De nos jours, trop peu de nos concitoyens, aussi bien en France qu’en Russie, connaissent cette épopée. Le temps était venu de rendre solennellement hommage au courage de ces soldats, eux qui combattaient en portant le casque français frappé de l’aigle bicéphale.

Beaucoup trouvèrent la mort loin de leur patrie et reposent dans la terre de France qu’ils ont contribué à sauver de l’envahissement.

Sur une proposition de Frédéric Mitterrand, Vladimir Poutine et moi étions convenus à la fin de 2009 d’ériger un monument à leur mémoire avec le soutien de la ville de Paris.

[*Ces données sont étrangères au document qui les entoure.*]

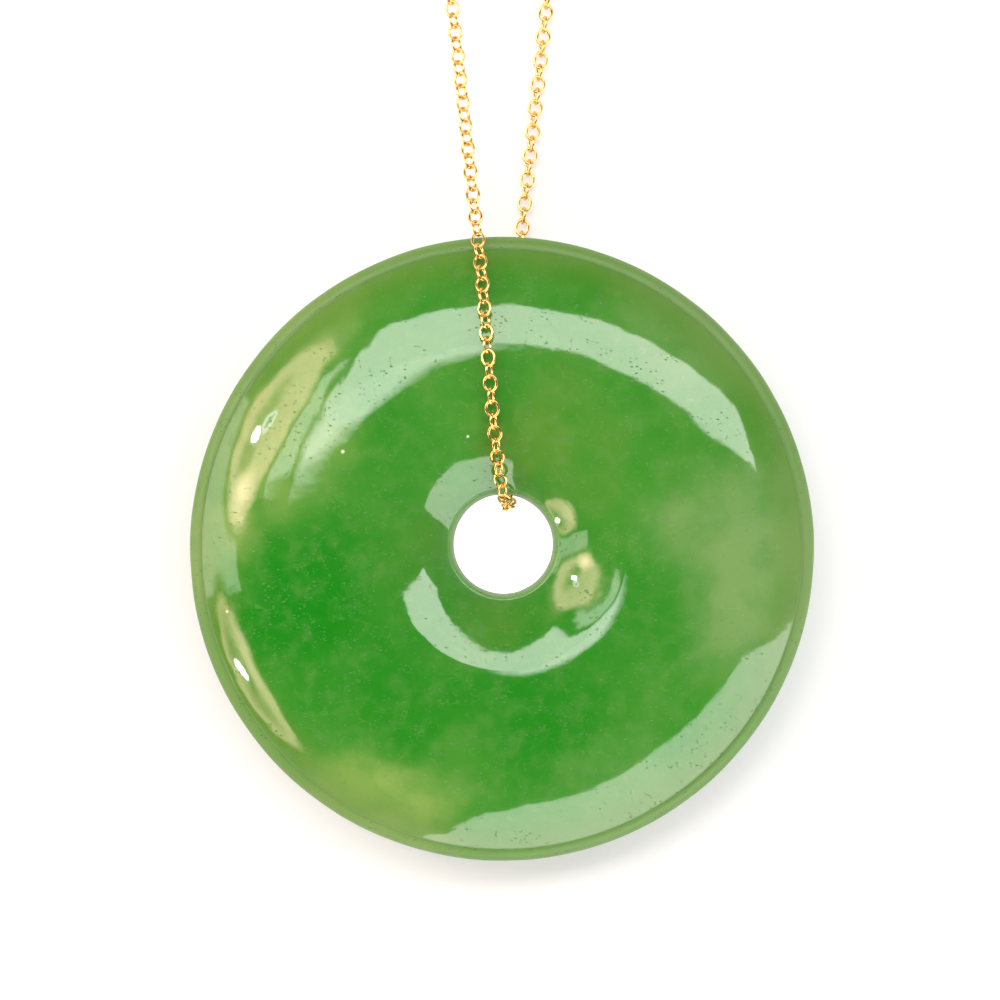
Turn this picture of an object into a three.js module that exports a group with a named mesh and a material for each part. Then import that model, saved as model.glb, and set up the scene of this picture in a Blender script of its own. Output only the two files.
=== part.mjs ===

Cette œuvre réalisée par l’artiste russe Vladimir Sourovtsev prend place dans un site qui est depuis longtemps un véritable lieu de mémoire de l’amitié franco-russe.

A quelques mètres, il y a le Pont Alexandre III, dont la première pierre fut posée par le Tsar en 1896, et bientôt sera bâti le Centre culturel et spirituel russe qui se dressera de l’autre côté de la Seine, sur le Quai Branly.

Il y a 95 ans, ici même, devant le Petit et le Grand Palais, un détachement de ce corps expéditionnaire participa au défilé du 14 juillet 1916, et reçut l’hommage fervent de la foule parisienne.

Aujourd’hui, ce monument contribue à rendre à ces hommes la place qu’ils méritent dans notre histoire. Il préserve la mémoire des soldats russes qui payèrent de leur vie leur engagement au service de notre liberté. Ces braves symbolisent notre fraternité d’armes, et au-delà, ils symbolisent, Monsieur le Premier ministre, l’unité retrouvée du continent européen.

Vive la France ! Vive la Russie ! Vive l’amitié franco-russe ! Et vive l’amitié franco-russe.